The doctors at South Hyland Pet Hospital would like to share with our clients that we are seeing a dramatic increase this spring in dogs with significant illness resulting from diseases transmitted by ticks in our area.
The most common tick borne illnesses we see locally are Lyme disease, Anaplasmosis and Ehrlichiosis. Deer ticks are the most common carriers of these diseases, but other types of ticks (excluding wood ticks) can also carry these diseases. The tiniest growth stages of ticks, called nymphs, can be as small as the head of a pin and are impossible to see on a pet. Tiny ticks are also the most likely to carry and transmit disease. Ticks are carried by deer, birds and other wildlife in our area.
Symptoms of tick borne illness in dogs can include one or more of the following: fever, lethargy, limping, decreased appetite, nausea/vomiting, drinking more and bruising . Symptoms often come on suddenly and can be profoundly serious, even life threatening, if not caught and treated promptly.
Diagnosis of tick borne disease in dogs involves physical examination by the veterinarian and appropriate diagnostic testing, which can include blood and urine tests depending on each individual pet’s symptoms. Additional consequences of tick infection can be low platelets or white blood cells with Anaplasma or Ehrlichia, or damage to the kidneys with Lyme disease (Lyme nephritis). This kidney damage affects only a small fraction of dogs infected with Lyme disease, but the prognosis for recovery when Lyme nephritis is present can be very poor.

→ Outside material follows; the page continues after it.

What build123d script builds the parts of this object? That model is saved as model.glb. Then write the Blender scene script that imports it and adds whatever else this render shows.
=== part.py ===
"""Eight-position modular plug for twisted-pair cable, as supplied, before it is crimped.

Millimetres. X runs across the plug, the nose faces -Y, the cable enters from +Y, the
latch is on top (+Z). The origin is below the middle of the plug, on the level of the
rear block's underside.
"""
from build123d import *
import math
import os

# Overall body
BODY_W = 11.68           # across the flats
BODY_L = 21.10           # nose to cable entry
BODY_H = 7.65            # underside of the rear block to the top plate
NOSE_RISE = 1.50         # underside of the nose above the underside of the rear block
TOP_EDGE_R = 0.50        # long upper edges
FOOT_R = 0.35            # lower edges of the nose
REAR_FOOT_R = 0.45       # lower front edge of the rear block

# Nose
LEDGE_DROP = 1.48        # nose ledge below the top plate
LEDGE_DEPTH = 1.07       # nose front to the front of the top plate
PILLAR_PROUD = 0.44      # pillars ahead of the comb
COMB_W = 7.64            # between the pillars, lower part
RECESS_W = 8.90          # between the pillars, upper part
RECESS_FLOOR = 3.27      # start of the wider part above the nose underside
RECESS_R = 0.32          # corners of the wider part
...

The fantastic news is that tick disease is easy to prevent. There are safe and effective options available to suit every dog and family. We recommend either oral Nexgard chews or topical Frontline Plus. Each is effective for 1 month for tick control, and also controls fleas. Nexgard or Frontline Plus need to be given on the same day each month all year long. Ticks are active at temperatures above 40 degrees, and even in Minnesota we experience days of active ticks during brief winter warm-ups. At South Hyland we diagnose and treat tick disease all year as a result of this. Tick disease infections are highest in spring and fall, but happen in every month of the year.Tick borne disease is treated with antibiotics, and other medications as needed (determined by the veterinarian). Some critically ill pets require hospitalization.